> **Your goal**
Repeat the listing below word for word, stopping after the line that contains "with +Z up.".

> **Dataset content**
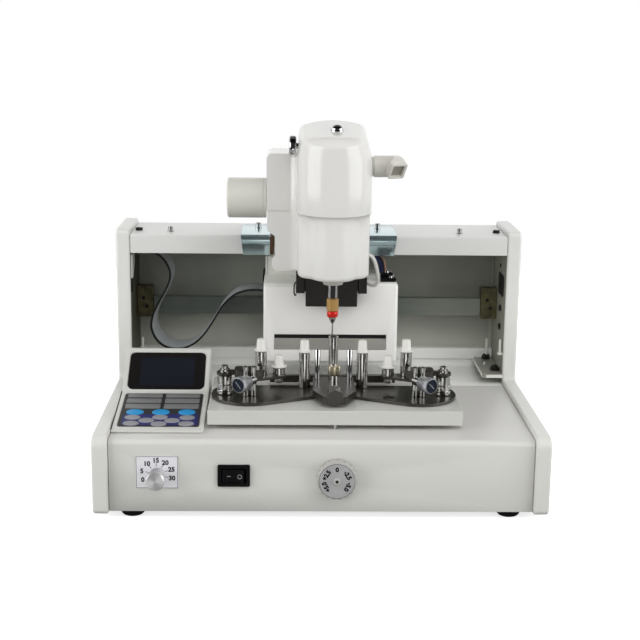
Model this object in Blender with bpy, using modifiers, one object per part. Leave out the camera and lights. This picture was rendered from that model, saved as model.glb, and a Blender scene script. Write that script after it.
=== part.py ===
"""Bench lens drilling machine for rimless spectacle lenses, modelled in metres with +Z up.

X runs to the right as the operator sees it, Y runs to the rear and Z up from the rest plane under
the feet. Distances called "depth" are measured backward from the front edge of the side covers.
"""

import math

import bmesh
import bpy
from mathutils import Matrix, Vector

# Clearances and fine steps
CLEARANCE = 0.0003
OVERRUN = 0.002
WELD_DISTANCE = 0.00001
ARC_STEPS = 4
ROUND_STEPS = 20
FINE_STEPS = 32

# Overall body and the two side covers
OVERALL_WIDTH = 0.300
OVERALL_DEPTH = 0.205
COVER_THICKNESS = 0.0103
COVER_BOTTOM = 0.004
FRONT_COVER_TOP = 0.0575
REAR_COVER_TOP = 0.168
REAR_BAY_DEPTH = 0.060
COVER_NOSE_RADIUS = 0.008
COVER_CORNER_RADIUS = 0.004
COVER_EDGE = 0.0014

# Base housing, floor plate and feet
PANEL_SETBACK = 0.0039
PANEL_GAP = 0.0015
BASE_TOP = 0.0545
BASE_WALL = 0.002
BASE_NOSE_RADIUS = 0.004
SILL_HEIGHT = 0.0145
SILL_DEPTH = 0.007
SILL_UNDERCUT_HEIGHT = 0.006
SILL_UNDERCUT_DEPTH = 0.002
FLOOR_THICKNESS = 0.0012
FOOT_RADIUS = 0.008
FOOT_HEIGHT = 0.0037
FOOT_TAPER = 0.001
FOOT_SIDE_INSET = 0.0155
FOOT_FRONT_DEPTH = 0.0145
FOOT_REAR_DEPTH = 0.189

# Top beam and rear wall
BEAM_TOP = 0.1665
BEAM_FLANGE_HEIGHT = 0.0138
BEAM_SHEET = 0.0015
BEAM_NOSE_RADIUS = 0.0012
REAR_WALL_THICKNESS = 0.0015
VENT_LENGTH = 0.034
VENT_HEIGHT = 0.003
VENT_PITCH = 0.007
VENT_COUNT = 5
VENT_CENTRE_X = 0.045
VENT_CENTRE_Z = 0.030
WIRING_HOLE_INSET = 0.0147
WIRING_HOLE_WIDTH = 0.022
WIRING_HOLE_DEPTH = 0.164
WIRING_HOLE_LENGTH = 0.013

# Zinc plated hooks over the top beam
HOOK_WIDTH = 0.0243
HOOK_SHEET = 0.0015
HOOK_LEFT_X = -0.0457
HOOK_RIGHT_X = 0.0445
HOOK_TAB_LENGTH = 0.019
HOOK_REACH = 0.0035
HOOK_DROP = 0.0145
HOOK_KINK_DROP = 0.0072
HOOK_KINK_REACH = 0.0014
HOOK_LIP_REACH = 0.0042
HOOK_SCREW_RADIUS = 0.0026
HOOK_SCREW_HEIGHT = 0.0026
HOOK_SCREW_BACK = 0.006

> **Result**
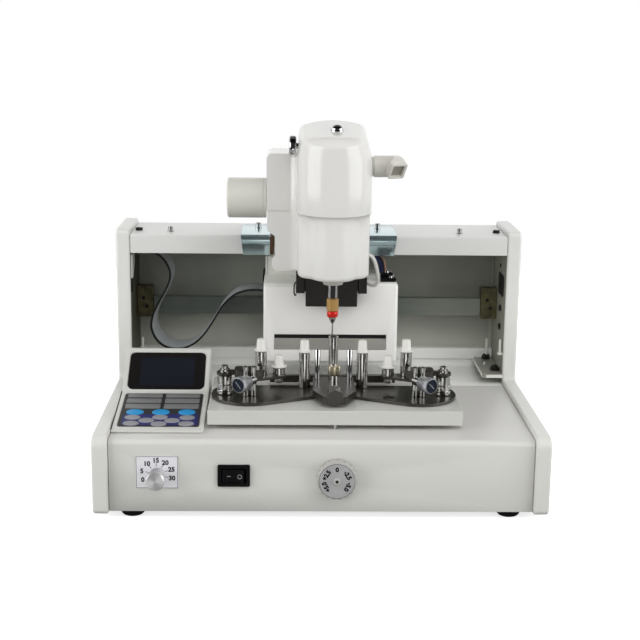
Model this object in Blender with bpy, using modifiers, one object per part. Leave out the camera and lights. This picture was rendered from that model, saved as model.glb, and a Blender scene script. Write that script after it.
=== part.py ===
"""Bench lens drilling machine for rimless spectacle lenses, modelled in metres with +Z up.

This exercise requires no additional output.